September 1.  You pull to standing for the first time!!  You were so proud and immediately started dancing.  You've only managed this a few more times since, but I can see you trying to practice constantly.  No doubt this is a skill you will soon master.

Over Labor Day weekend, our town holds a festival every year.  We made several visits. You definitely enjoyed watching all the people.  By next year maybe you'll even get to go on some rides.

We also attended a family wedding in Lake Geneva.  This meant that Nona and G'pa visited from Ohio.  Unfortunately, we all had colds!  But we survived the weekend.  You attended the ceremony, looking completely adorable in an outfit crafted by your Oma (pinstripe pants and great little vest and bowtie).  And Grandma came along to keep an eye on you while your dad and I enjoyed the reception.  You also went on your first boat ride.  It was great fun for you to meet Nona's family.

We also celebrated my birthday this month.  You bought me a Camelbak water bottle. It's one of the most thoughtful gifts I've received.  It was a Monday, so we did not do anything special, but you and I had a good nap together that day and I recognized how lucky I was to have you and your dad in my life.

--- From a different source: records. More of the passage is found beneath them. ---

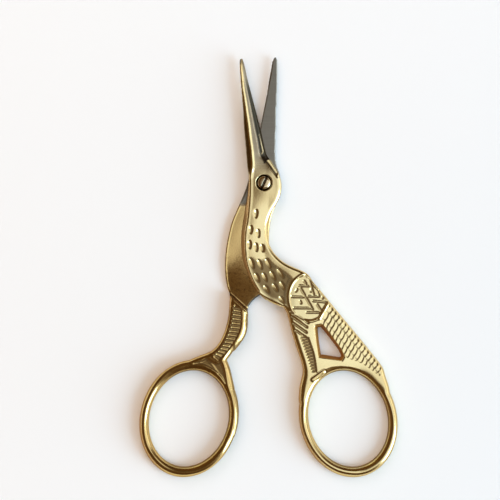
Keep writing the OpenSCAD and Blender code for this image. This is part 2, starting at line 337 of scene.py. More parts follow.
# each feather is its middle's x and y, its length and its tilt in degrees
FEATHERS_NECK = [
    (-1.75, -6.5, 2.0, 0), (-2.85, -9.85, 1.9, 2), (-1.25, -10.6, 2.0, 8), (-3.1, -12.95, 1.95, 6),
    (-1.7, -13.5, 2.05, 10), (-0.4, -13.7, 1.9, 14),
]
FEATHERS_BREAST = [
    (-2.6, -16.9, 2.5, 20), (-0.9, -17.1, 2.5, 22), (0.85, -17.0, 2.6, 26), (-1.5, -19.9, 2.2, 26),
    (0.1, -19.8, 2.2, 26), (1.8, -19.5, 2.4, 28), (3.4, -19.0, 2.6, 32), (0.5, -22.3, 2.1, 34),
    (2.3, -22.0, 2.2, 32), (3.8, -21.6, 2.2, 28), (3.7, -24.6, 2.1, 32),
]
BREAST = np.vstack([
    curve([
        (-3.75, -15.2), (-2.9, -15.25), (-1.6, -15.65), (-0.6, -15.6), (0.7, -15.5), (1.7, -16.4),
        (3.0, -17.5), (4.6, -18.5), (6.2, -19.9),
    ]),
    curve([(5.35, -21.4), (4.95, -23.2), (5.05, -25.0), (5.3, -26.2)]),
    curve([
        (4.2, -25.75), (2.6, -25.0), (0.9, -24.35), (-0.6, -23.1), (-1.9, -21.2), (-2.95, -18.9),
        (-3.75, -16.4),
    ]),
])
# the medallion at the root of the tail: its raised rim, the rim's end on the tail, and its grooves
RIM = [
    (8.6, -18.9), (7.2, -19.75), (6.0, -21.0), (5.35, -22.7), (5.25, -24.3), (5.5, -25.7), (6.1, -27.1),
    (7.2, -28.2), (8.5, -28.8), (9.9, -28.95), (11.6, -28.4),
]
RIM_TAIL = [(11.6, -28.4), (12.5, -26.8), (13.6, -24.8)]
MEDAL = np.vstack([curve(RIM), [(13.6, -24.8)], curve([(13.2, -24.6), (11.0, -21.9), (9.6, -20.0)])])
FRET = [
    ((7.3, -21.5), (9.3, -21.6)), ((9.45, -20.2), (10.35, -23.6)), ((9.2, -23.7), (11.5, -23.75)),
    ((7.55, -22.0), (10.1, -26.5)), ((5.75, -23.8), (8.1, -23.9)), ((6.2, -26.15), (9.6, -26.2)),
    ((8.9, -27.1), (11.5, -27.1)), ((11.0, -25.4), (11.95, -26.9)), ((10.2, -24.7), (13.1, -25.0)),
    ((11.1, -22.4), (11.45, -23.7)), ((8.3, -20.5), (8.7, -21.1)), ((6.9, -22.2), (6.6, -22.7)),
    ((9.8, -22.3), (9.75, -22.7)), ((7.5, -24.7), (7.7, -25.2)), ((12.2, -23.9), (12.25, -24.2)),
]
# the tail: its outline, the way its rows run and stand, each row's two sides, and a scale's length
TAIL = np.vstack([
    curve([(13.75, -25.0), (12.75, -26.8), (11.8, -28.5), (12.0, -29.4)]),
    curve([
        (13.6, -31.4), (15.0, -33.3), (16.2, -35.0), (17.0, -36.6), (18.2, -37.0), (20.4, -37.9),
        (22.6, -39.4), (24.1, -40.6),
    ]),
    curve([(25.0, -39.1), (24.2, -37.7), (20.55, -33.1), (16.45, -28.2), (14.1, -25.3)]),
])
TAIL_WAY = (0.636, -0.771)
TAIL_OUT = (0.771, 0.636)
TAIL_ROWS = [(-5.0, -6.93), (-6.93, -8.55), (-8.55, -9.85)]
SCALE_LONG = 1.06
SCALE_SCOOP = 0.115
SCALE_GAP = 0.11
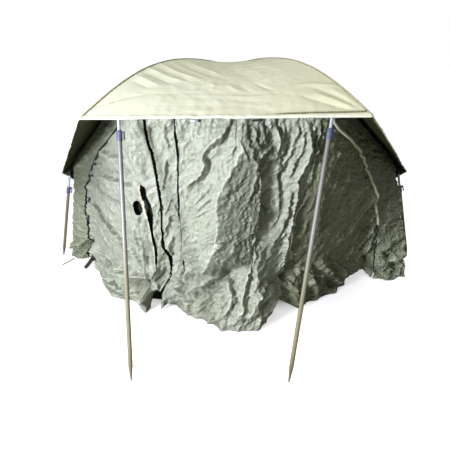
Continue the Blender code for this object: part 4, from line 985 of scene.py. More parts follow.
def pole_paint(name):
    """The lower tubes: silver-beige where the hand slides them, olive-tan paint further down,
    chipped and rubbed, dull with earth near the spike."""
    finish = Finish(name, Specular_IOR_Level=0.45)
    place = finish.place()
    height = finish.axis(place, 2)
    worn = (height + 0.16 * (finish.noise(place, 9, detail=4) - 0.5)).between(0.34, 0.86)
    rub = finish.noise(place, 70, detail=5, rough=0.7).between(0.56, 0.68)
    earth = (0.20 - height + 0.1 * (finish.noise(place, 24, detail=4) - 0.5)).between(0.0, 0.16)
    runs = finish.noise(finish.place(stretch=(50, 50, 2)), 5, detail=3)
    tone = finish.mix(runs, srgb(108, 104, 76), srgb(134, 128, 98))
    tone = finish.mix(worn, tone, srgb(136, 135, 130))
    tone = finish.mix(rub * 0.4, tone, srgb(142, 139, 122))
    tone = finish.mix(earth * 0.6, tone, srgb(92, 84, 62))
    finish.colour(tone)
    finish.metal(worn * 0.25 + rub * 0.15)
    finish.rough(0.55 - 0.10 * worn + 0.2 * earth + 0.08 * runs)
    finish.emboss(0.5 * runs + 0.5 * finish.noise(place, 240, detail=3), 0.0003, 0.5)
    return finish.material


def moulded_plastic(name, base, scuffed, gloss=0.45):
    """Moulded plastic with a fine spark grain, scuffed pale on its high spots."""
    finish = Finish(name, Specular_IOR_Level=0.45)
    place = finish.place()
    scuffs = finish.noise(place, 55, detail=5, rough=0.7).between(0.52, 0.74)
    finish.colour(finish.mix(scuffs * 0.5, base, scuffed))
    finish.rough(gloss + 0.2 * scuffs)
    finish.emboss(finish.noise(place, 900, detail=2), 0.00025, 0.5)
    return finish.material


WALL_NYLON = wall_nylon("wall_nylon", srgb(162, 167, 148), srgb(174, 179, 163), srgb(104, 108, 80), 0.38)
WINDOW_NYLON = wall_nylon("window_nylon", srgb(128, 133, 106), srgb(148, 153, 128),
                          srgb(80, 84, 58), 0.34, 0.6)
WING_NYLON = wall_nylon("wing_nylon", srgb(138, 144, 120), srgb(158, 164, 144),
                        srgb(84, 90, 60), 0.36, 1.2)
CANOPY_OUTSIDE = canopy_cloth_finish("canopy_outside", srgb(226, 228, 203), srgb(232, 234, 216),
                                     srgb(210, 208, 174), srgb(184, 184, 158))
CANOPY_INSIDE = canopy_cloth_finish("canopy_inside", srgb(50, 55, 12), srgb(60, 66, 18),
                                    srgb(48, 50, 18), srgb(36, 38, 12), 0.6, 0.0)
# The dark mesh behind the door, also used for the dark sheets that stand in for shade behind the arches.
DOOR_MESH_AND_GAP_SHADE = wall_nylon("door_mesh", srgb(24, 26, 16), srgb(34, 36, 22), srgb(12, 13, 8), 0.6)
HEM_TAPE = plain_binding("hem_tape", srgb(232, 231, 214), srgb(214, 211, 186))
SEAM_TAPE = plain_binding("seam_tape", srgb(204, 202, 176), srgb(180, 177, 148))
PALE_PIPING = plain_binding("pale_piping", srgb(206, 206, 178), srgb(222, 220, 198))
DARK_STITCH = plain_binding("dark_stitch", srgb(84, 82, 56), srgb(120, 116, 84), 0.6)
BLACK_WEBBING = plain_binding("black_webbing", srgb(26, 27, 28), srgb(58, 60, 60), 0.55)
GREY_WEBBING = plain_binding("grey_webbing", srgb(132, 134, 124), srgb(164, 165, 154), 0.6)
ZIP_TEETH = moulded_plastic("zip_teeth", srgb(30, 31, 28), srgb(66, 68, 60), 0.4)
SLOT_FINISHES = {
    "rib_steel": drawn_tube("rib_steel_finish", srgb(56, 58, 52), srgb(84, 84, 74), 0.75, 0.4),
    "bare_aluminium": drawn_tube("aluminium_finish", srgb(214, 218, 232), srgb(182, 186, 200), 0.3, 0.3),
    "olive_paint": pole_paint("pole_paint_finish"),
    "red_pull": moulded_plastic("red_pull_finish", srgb(176, 36, 42), srgb(206, 92, 92), 0.35),
    "dark_plastic": moulded_plastic("dark_plastic_finish", srgb(36, 38, 42), srgb(78, 80, 84)),
    "grey_plastic": moulded_plastic("grey_plastic_finish", srgb(94, 100, 122), srgb(160, 164, 180), 0.38),
    "zip_plastic": ZIP_TEETH,
}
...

What else is new this month?  You have started playing peekaboo by covering your face and it just melts my heart when I see it.  Most recently, you have started doing this at naptime, which is less than ideal, but I can't help but smile!  You have become quite proficient at turning your bedroom light off at bedtime.  In fact, I think you look forward to it.  It's a slider and you manage to slide the little bar all the way down every night.  We have also started brushing your teeth before bed. 

You are still starting out the night in your crib.  After your first wake-up you come to bed with us.  You're still an early waker, but we've all kind of gotten used to it.

BIG changes are in store for us in the next couple of months.  I can just see it.